The glossips have failed to differentiate their editorial offering from what's available online. And instead of making their mastheads valuable e-commodities, they shut themselves off, fearing cannibalisation. That tactic has clearly bitten them in the bum.

Women's media consumption habits have changed, too: now they are self-publishing on Facebook and blogs, and catching up on news while they're at it, between doing 85% of the housework for 10 hours a week and keeping their jobs down, too; hence, there's little time left over for the luxury of reclining on a couch reading a glossy. Much less those they distrust.

“I was buying Woman’s Day and New Idea but they have the same damn stories,” says one woman in her 50s with whom I broach the subject.
“Or else stories on the same thing that contradict each other,” chimes in her friend.
“They don’t tell the truth,” says another.
“Classic example! Olivia Newton John and “I’m thrilled to be a grandmother!” on the cover of New Idea. I bought it but, of course, her daughter had only just got engaged and wasn’t pregnant. It’s pure sensationalism.”

The fact that the ONJ cover was Woman's Day, not New Idea, is telling. Hmm. Credibility and differentiation issues.

There are other market forces at play (she curls her fingers in a sinister Professor Snape manner).
Like the newspapers. Yes, those archaic bastions of the Fourth Estate have been quick to jump on the traditional glossip territory to lure in female readers, more particularly on Sundays, when we can get our fill of celebrity news along with fashion, recipes, health advice and human interest features. 

Why spend your hard-earned cash reading about Shane Warne and Liz Hurley (dubbed by The Sunday Mail's Frances Whiting "Shurley") when you can click and read for not a dime or get it wrapped in newsprint on a Sunday?

The first quarter results for the glossip weeklies are due out in early May, when we'll get a clearer idea of how they've been faring in an environment of floods, global disaster relief funding, rising electricity costs and a return to the relative safety of saving post-GFC. 
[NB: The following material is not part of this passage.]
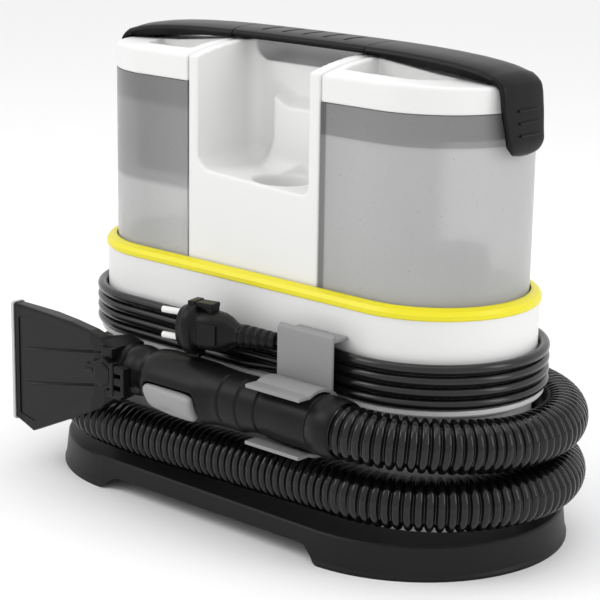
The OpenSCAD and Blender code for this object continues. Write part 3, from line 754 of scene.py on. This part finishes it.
def tool_radius(x, a):
    """The body's radius at place x and angle a from the trigger's middle."""
    r = (interp(TOOL, x) + interp(TOOL, x - 1.5) + interp(TOOL, x + 1.5)) / 3
    a = (a + math.pi) % (2 * math.pi) - math.pi
    d = trigger_distance(x, a)
    r += SEAT_RIM * (1 - sm(0, 15, d))
    r += BELLY * max(0, math.cos(a + BELLY_AT)) ** 2 * sm(-50, -10, x) * (1 - sm(34, 53, x))
    r -= SEAT_DEPTH * sm(0, 0.8, -d)
    for g in GROOVES:
        if abs(x - g) < GROOVE_W and abs(a) < 2.1:
            r -= GROOVE_DEPTH * (1 - ((x - g) / GROOVE_W) ** 2)
    return r


rows = []
for x in span(-80, 108, 268):
    rows.append([Vector((x, 0, 0)) + AXIS + tool_radius(x, a) * (math.cos(a) * TD + math.sin(a) * TU)
                 for a in span(0, 2 * math.pi, 144)[:-1]])
tool = mesh("tool_moulded_body", *scaled(skin(rows)), BLACK)
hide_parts("tool_body")
cuff = mesh("tool_cuff_collar", *scaled(turned(
    [(108.6, 18), (108.6, 20.6), (109.2, 21.1), (120, 21.3), (123, 21.0), (126, 20.6), (127.6, 20.1),
     (128, 19.4), (127, 18.5), (120, 18.2)], AXIS, n=96)), BLACK)
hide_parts("tool_cuff")


def button_row(h, inset, n=96):
    """One level of the trigger; above its base it slopes down to the left and to its edges."""
    row = []
    for j in range(n):
        c, s = superellipse(2 * math.pi * j / n, 1 / 3)
        x, w = (25.3 - inset) * c, (11.2 - inset) * s
        fall = 2.2 * sm(6, -26, x) + 0.012 * w * w if h else 0
        row.append(Vector((TX + x, 0, 0)) + AXIS + TD * (19.2 + h - fall) + TU * w)
    return row


button = mesh("spray_trigger", *scaled(skin([button_row(h, i) for h, i in (
    (0, 0), (5.0, 0), (5.9, .25), (6.6, .8), (7.1, 1.7), (7.4, 3.0), (7.55, 4.6), (7.6, 6.5), (7.6, 8.4))])),
    LGREY, body="trigger", slot="grey_plastic")
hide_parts("spray_button")

# ---------------------------------------------------------------- nozzle
# place, bottom, top, front and back of the fan's sections, from the mouth to the tool
FAN = [(-210, 36, 129.5, -116, -106), (-200, 33, 129.5, -116.2, -106), (-188, 29.6, 129.5, -117.1, -106),
       (-165, 40, 129.5, -118.8, -106.5), (-137, 52.6, 129.4, -121, -110.6), (-112, 64, 127.5, -123, -112.5),
       (-100, 70, 124.5, -123, -112.5), (-97, 73, 122.8, -123, -95), (-86, 80, 119, -122, -92)]


def fan_row(x, z0, z1, front, back, r=2.0):
    pts = [(front, z0), (back, z0), (back, z1), (front, z1)]
    return [Vector((x, p.x, p.y)) for p in round_poly([(a, b, 0) for a, b in pts], r, 3)]


rows = []
for (x0, *a), (x1, *b) in zip(FAN, FAN[1:]):
    k = max(1, round((x1 - x0) / 5))
    for i in range(k):
        rows.append(fan_row(x0 + (x1 - x0) * i / k, *[p + (q - p) * i / k for p, q in zip(a, b)]))
rows.append(fan_row(*FAN[-1]))
fan_solid = skin(rows)
mouth = skin([fan_row(*q, 1.0) for q in ((-230, 38, 127.5, -114, -108), (-200, 37, 127.5, -114.2, -108),
                                          (-180, 42, 124, -115, -109))])
# a shallow panel sunk in the fan's front
panel = [[], []]
for x, z in ((-204, 41), (-204, 119), (-190, 123.5), (-137, 122.5), (-108, 117), (-108, 77), (-186, 38.5)):
    face = -116 - max(0, x + 205) * 0.071
    panel[0].append(Vector((x, face - 6, z)))
    panel[1].append(Vector((x, face + 0.8, z)))
inlay = skin(panel)
fan_vf = carve(fan_solid, [mouth, inlay])
neck = turned([(-96, 15), (-94, 17.3), (-86, 17.8), (-81.5, 17.4), (-80.4, 16.4), (-69, 16.0)], AXIS, n=72)
fan = mesh("nozzle_fan", *scaled(join(fan_vf, neck)), BLACK, body="nozzle", smooth=False,
           mods=(bevel(.0007, 3),))
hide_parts("nozzle_body")


def rib(p, q):
    """A thin round rib from a point at p to q."""
    p, q = Vector(p), Vector(q)
    return skin([ring(c, r, Vector((0, -1, 0)), UP, 10) for c, r in ((p, 0.3), (p.lerp(q, .02), 1), (q, 1))])


ribs = join(rib((-195, -116.1, 95.4), (-100, -122.6, 113.5)), rib((-195, -116.1, 67.6), (-103, -122.3, 87)))
mesh("nozzle_ribs", *scaled(ribs), BLACK, body="nozzle")
lip_vf = carve(skin([fan_row(x, 34.6, 130.4, -117, -105, 2.4) for x in (-212, -209.3)]),
               [skin([fan_row(x, 37, 128, -114.2, -107.8, 1) for x in (-220, -200)])])
lip = mesh("nozzle_lip_strip", *scaled(lip_vf), LIPM, body="nozzle", slot="grey_plastic",
           mods=(bevel(.0004, 2),))
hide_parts("nozzle_lip")


def prism(c, r, h, n, turn=0):
    """An n-sided prism standing h forward from c."""
    u = Vector((math.cos(turn), 0, math.sin(turn)))
    w = Vector((-math.sin(turn), 0, math.cos(turn)))
    return skin([ring(Vector(c) - Vector((0, d, 0)), r, u, w, n) for d in (0, h)])


# the hex knob with its cap and stub, then the latch and its bars
knob_vf = join(prism((-91, -121, 99.5), 13, 8.5, 6, rad(30)), prism((-91, -129, 99.5), 9.5, 1.6, 6, rad(30)),
               prism((-104, -121, 101), 6, 5.5, 24), box_mesh((-91, -122.5, 115), (12, 6, 8)),
               box_mesh((-79.5, -128, 98), (4, 7, 25)), box_mesh((-73.5, -127.5, 106), (9, 6.5, 6)),
               box_mesh((-73.5, -127.5, 97), (9, 6.5, 6)), box_mesh((-73.5, -127.5, 88), (9, 6.5, 5)),
               box_mesh((-68.5, -127.5, 97.5), (3.5, 6.5, 22)), box_mesh((-83, -122.5, 84.5), (16, 7, 6)))
knob = mesh("nozzle_hex_knob", *scaled(knob_vf), BLACK, body="nozzle", smooth=False, mods=(bevel(.0008, 3),))
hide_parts("nozzle_knob")

# ---------------------------------------------------------------- clip bracket
def strip(line, x0, x1, t):
    """A sheet of thickness t along a (y, z) line, spanning x0 to x1."""
    outer, inner = [], []
    for i, (y, z) in enumerate(line):
        a, b = line[max(i - 1, 0)], line[min(i + 1, len(line) - 1)]
        d = Vector((b[0] - a[0], b[1] - a[1], 0)).normalized()
        outer.append((y + d.y * t / 2, z - d.x * t / 2))
        inner.append((y - d.y * t / 2, z + d.x * t / 2))
    return skin([[Vector((x, y, z)) for y, z in outer + inner[::-1]] for x in (x0, x1)])


# the clip round the tool: a lip above, most of a circle, and a lip below
hold = [(-22, 20.4), (-19.5, 20.8), (-16, 20.6), (-12.6, 20.6)]
hold += [(23 * math.cos(rad(a)), 23 * math.sin(rad(a))) for a in range(118, -119, -6)]
hold += [(a, -b) for a, b in reversed(hold[:4])]
hold = [(AXIS.y + a, AXIS.z + b) for a, b in hold]
plate = [(-93.6, 116), (-93.6, 130), (-93.6, 150), (-93.7, 156), (-93.3, 158.6), (-91.8, 159.9),
         (-90, 159.4)]
bracket_vf = join(strip(plate, 53.5, 105, 2.4), strip(hold, 54, 104.5, 2.6),
                  box_mesh((79.5, -84.2, 155.6), (46, 17.6, 2.4)), box_mesh((77.5, -85, 112.2), (35, 10, 3.4)))
bracket = mesh("clip_bracket_sheet", *scaled(bracket_vf), GREY, slot="grey_plastic", mods=(bevel(.0009, 3),))
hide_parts("clip_bracket")

# ---------------------------------------------------------------- CAD nodes
# width and segments of the rounded edges, where they aren't the plain ones
BEV = {"base_plate": (.0012, 3), "lower_housing": (.0006, 2), "trim_ring": (.0005, 2),
       "tank_deck": (.0004, 2), "clip_bracket": (.0007, 3), "column_shell": (.0012, 3),
       "recess_tray": (.0015, 3), "grip_bar": (.0012, 3), "fresh_shell": (.0008, 2),
       "dirty_shell": (.0008, 2), "fresh_lid": (.0012, 3), "dirty_lid": (.0012, 3),
       "fresh_arm": (.0010, 3), "dirty_arm": (.0010, 3), "spray_button": (.0004, 2)}
for name, o in NODES.items():
    o.data.materials.clear()
    o.data.materials.append(ONE.get(name) or LOOKS[SLOT[name]])
    bevel(*BEV.get(name, (.0003, 2)))(o)

# ---------------------------------------------------------------- studio
FLOORM = material("floor_pale", (0.93, 0.93, 0.93), 0.9, bump=0.0, scale=300, vary=0.004, spec=0.1)
fl = D.meshes.new("floor")
fl.from_pydata([(-6, -6, 0), (6, -6, 0), (6, 6, 0), (-6, 6, 0)], [], [(0, 1, 2, 3)])
floor = D.objects.new("floor", fl)
fl.materials.append(FLOORM)
SC.collection.objects.link(floor)

world = D.worlds.new("studio")
SC.world = world
world.use_nodes = True
put(world.node_tree.nodes["Background"], Color=(1, 1, 1, 1), Strength=0.95)


def area(name, loc, target, size, power):
    light = D.lights.new(name, "AREA")
    light.shape, light.energy = "RECTANGLE", power
    light.size, light.size_y = size
    o = D.objects.new(name, light)
    SC.collection.objects.link(o)
    o.location = loc
    o.rotation_euler = (Vector(target) - Vector(loc)).to_track_quat("-Z", "Y").to_euler()


area("key_left", (-1.1, -1.3, 1.5), (0, 0, .15), (1.0, 1.0), 9)
area("top_soft", (0.1, -0.1, 1.8), (0, 0, .15), (1.6, 1.2), 6)
area("right_rim", (1.6, 0.5, 0.9), (0.1, 0, .12), (0.5, 1.2), 6)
We won't know if Kate saved the day until July/August, when the June figures are released. But there's certainly a glow coming from within publishing houses about the princess-in-waiting, and her handsome husband-to-be, who seem to typify everything that the glossip magazines have been looking for: in short, the good news story through which they might be redeemed.

Given the part the celebrity media played in the role of the death of the late Diana Princess of Wales in 1997 (a resounding thumbs down) it will be terribly (tragically) ironic if she does. Still, where Camilla and Charles failed, the bride-to-be might just prove the salve that keeps the printed gossip media from its demise.

As Women's Weekly editor Helen McCabe has said, "This will be the ultimate fairytale wedding. It is a beautiful and uplifting love story between two young people who will devote their lives to serving others." 

Girl With a Satchel

P.S. And, yes, I am aware that sites like GWAS dabble in glossip reporting for sport and therefore have a small vested interest in seeing that they live another day... albeit in more positively functional ways.